The numbers underneath the headline are where the business reveals itself. Of the GMV DubClub has moved, more than $20 million is directly attributable to the company's own product and marketing rather than creators bringing their own crowds. The creator tiers tell the rest. By late 2025, 570 cappers had earned $10,000 or more on the platform. One hundred forty had cleared $100,000. Eighteen had passed the million-dollar mark.
That distribution is the entire game. A marketplace lives or dies on whether its top creators can make real money, because the millionaires are the proof that draws the next thousand hopefuls. DubClub's fourth-anniversary push leaned into exactly that, shipping a Rewards Hub, a Verified Reviews system, and a Winner's Feed designed to surface who is actually hitting and let fans sort signal from noise. The unglamorous infrastructure, third-party tracking links and smarter discovery filters, is the part Burik tends to obsess over.
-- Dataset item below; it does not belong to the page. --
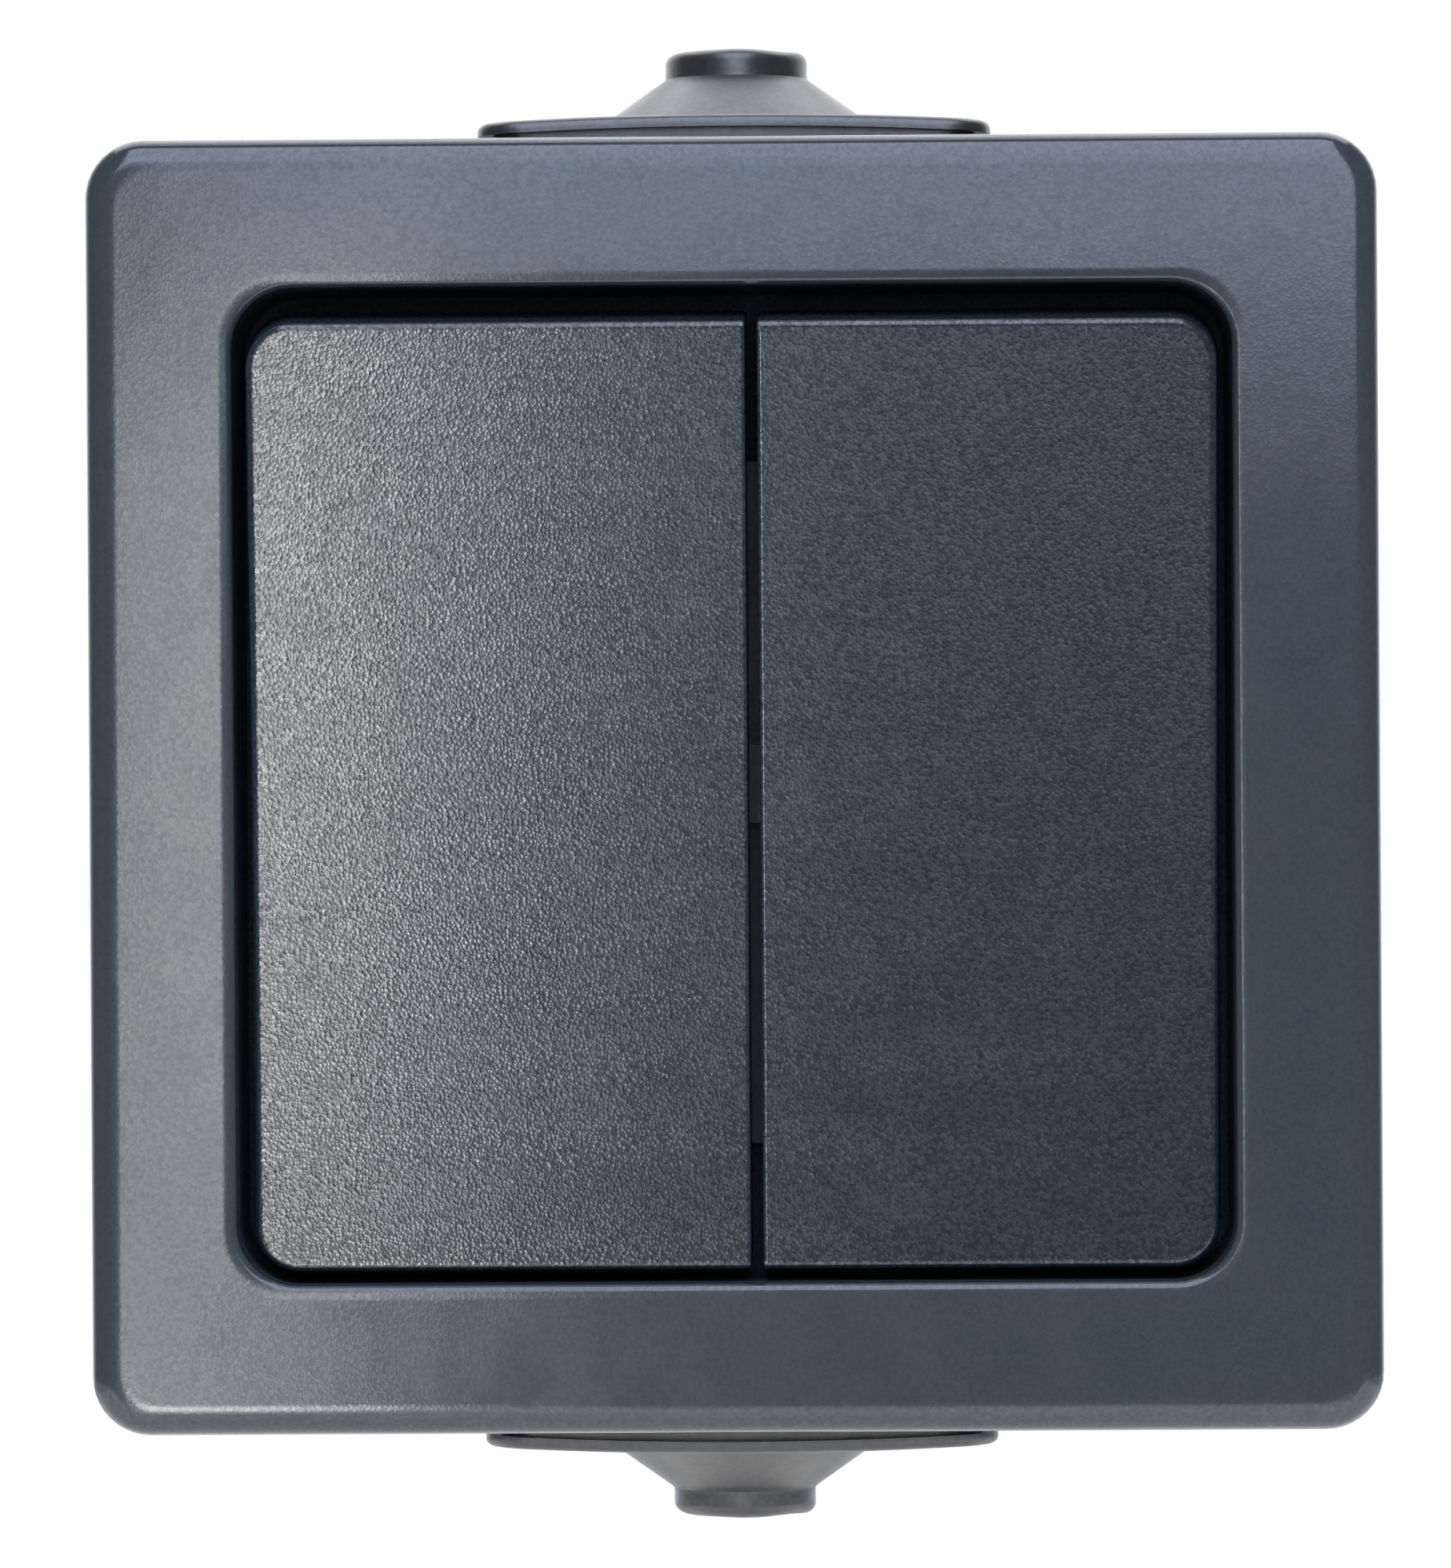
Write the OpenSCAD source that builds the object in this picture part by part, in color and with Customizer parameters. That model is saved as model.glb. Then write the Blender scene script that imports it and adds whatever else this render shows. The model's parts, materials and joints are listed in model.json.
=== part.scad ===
// Splash-proof surface-mounted two-gang rocker switch.
// X points right, Z points up, and the wall is the plane y = 0 with the room on its -Y side.
// A depth is a distance from the wall into the room, so a depth d lies at y = -d.

/* [Cover frame] */
// Width of the cover frame
cover_w = 66; // [65.8:0.1:68]
// Height of the cover frame
cover_h = 66.2; // [66:0.1:68]
// Depth of the cover frame's front face
cover_front = 45; // [44.6:0.1:46]
// Radius of the cover frame's corners
cover_corner_r = 3; // [2.5:0.1:5]
// Radius of the round along the cover frame's front edge
cover_edge_r = 1.3; // [0.6:0.1:2]
// Width of the window
window_w = 51; // [50.6:0.1:51.6]
// Height of the window
window_h = 50.9; // [50.6:0.1:51.6]
// Radius of the window's corners
window_r = 3.1; // [2.6:0.1:3.8]

/* [Rockers] */
// Width over both rockers
rockers_w = 49.3; // [48.9:0.1:49.6]
// Height of a rocker's face
rocker_h = 48.5; // [48:0.1:48.8]
// Distance of the split between the rockers right of the middle
split_x = 0.93; // [0:0.01:1]
// Width of the gap between the rockers
split_gap = 0.66; // [0.4:0.01:0.9]
// Depth of a rocker's rim when the rocker stands level
rocker_front = 45.3; // [45:0.1:45.6]
// Hollow of a rocker's face below its rim
rocker_dish = 0.7; // [0.3:0.1:0.9]
// Radius of the rockers' outer corners
rocker_corner_r = 2.3; // [1.5:0.1:3]
// Angle that a rocker leans to either side of level
rocker_tilt = 4.5; // [3:0.1:4.7]
// Depth of the rockers' pivot pin
pivot_depth = 37; // [36.9:0.05:37.1]

/* [Base box] */
// Width of the base box
box_w = 65.4; // [65:0.1:65.8]
// Height of the base box
box_h = 65.6; // [65.2:0.1:66]
// Thickness of the base box's back
back_t = 2.5; // [2:0.1:3]
// Radius of the screw holes in the back
wall_hole_r = 2.25; // [1.8:0.05:2.6]
// Distance between the wall screws across
wall_hole_dx = 50; // [48:0.5:51]
// Distance between the wall screws up and down
wall_hole_dz = 42; // [40:0.5:46]

/* [Cable grommets] */
// Depth of the cable entries' axis
entry_depth = 20; // [19:0.5:21]
// Width of a grommet's flange
flange_w = 27; // [25:0.5:30]
// Radius of a grommet's cap
cap_r = 3.8; // [3:0.1:4.5]
// Height of a grommet's cap end above the middle of the box
cap_top = 39.5; // [39:0.1:41]

/* [Hidden] */
$fn = 64;
HULL_FN = 32;
LEFT = -1;
RIGHT = 1;
SKIN = 0.5;
LAYER = 0.1;
MIN_R = 0.4;

// Cover frame
skirt_t = 1.5;
skirt_back = 34.8;
plate_t = 3;
well_t = 1.5;
ledge_front = 36.5;
ledge_t = 2;
ledge_back = ledge_front - ledge_t;
skirt_in_w = cover_w - 2 * skirt_t;
skirt_in_h = cover_h - 2 * skirt_t;
plate_back = cover_front - plate_t;

// Base box
shoulder_depth = 34.5;
rim_clear = 0.2;
rim_w = skirt_in_w - 2 * rim_clear;
rim_h = skirt_in_h - 2 * rim_clear;
rim_t = 1.3;
rim_depth = 40.5;
cavity_w = rim_w - 2 * rim_t;
cavity_h = rim_h - 2 * rim_t;
box_corner_r = 3;
rim_corner_r = 1.8;
cavity_corner_r = 1;

// Module: the insulating block with its bridge
module_w = 44;
module_h = 30.8;
module_corner_r = 1.2;
module_back = 8;
module_front = 28;
bridge_front = 31;
collar_front = 36;
collar_t = 1.2;
seal_t = 1.15;
seal_fit = 0.05;
opening_w = module_w + 2 * seal_t;
opening_h = module_h + 2 * seal_t;
seal_back = 34.2;
seal_front = 36.4;

// Mechanism centres, left and right of the middle
unit_x = 11.5;
pin_r = 1;
pin_clear = 0.05;
cheek_in = 20;
cheek_out = 21.8;
cheek_h = 8;
boss_front = 39.2;
rib_w = 3;
rib_top = 16.7;
rib_bottom = -18.6;
rib_front = 37.4;
rib_root_h = module_h - 1;
rib_over = 0.1;

// Screws
module_screw_x = 18.2;
module_screw_z = 11.6;
cover_screw_x = 15;
cover_screw_z = 19.7;
thread_r = 1.45;
screw_r = 1.4;
clear_r = 1.7;
post_r = 3.2;
post_front = 34.3;
foot_r = 3;
module_screw_end = 3.6;
cover_screw_end = 24;
head_r = 2.5;
head_t = 1.7;
slot_w = 0.7;
slot_t = 0.9;

// Rockers
rocker_skirt = 6.6;
rocker_inner_skirt = 5.2;
rocker_wall = 1.5;
rocker_flare = 0.3;
rocker_edge = 0.3;
rocker_land = 1;
rocker_under = 42.9;
inner_corner_r = 0.5;
dish_r = (pow(rocker_h / 2, 2) + pow(rocker_dish, 2)) / (2 * rocker_dish);

// Actuators, plungers and springs
hub_r = 2.5;
hub_clear = 0.25;
arm_w = 16;
arm_h = 18;
arm_back = 38.4;
arm_front = 40.2;
prong_z = 6.5;
prong_w = 5;
prong_t = 1.6;
prong_front = 42.2;
prong_clear = 0.05;
socket_wall = 1.4;
socket_back = 40.9;
stem_r = 3.5;
stem_back = 27;
barrel_r = 2;
barrel_front = 34.2;
plunger_r = 1.9;
plunger_front = 30;
spring_r = 1.42;
spring_wire_r = 0.23;
spring_turns = 5;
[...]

Creators by Earnings Tier · 2025
Number of DubClub cappers reaching each lifetime earnings tier. Source: DubClub, October 2025.
Details that don't fit the LinkedIn bio.
His personal handle is @Burik312, a quiet Chicago flex. 312 is the area code that wraps the Loop where DubClub keeps its office.
He went from recording two tackles against Oregon State to running a company that tracks millions of dollars in betting subscriptions. The pivot from the field to the spreadsheet was not gradual.
All three co-founders are Stanford athletes. The founding meeting was, functionally, a locker-room conversation that never ended.
He is the first in his family to play football, yet the second to attend Stanford. His mother got there first, in 1985.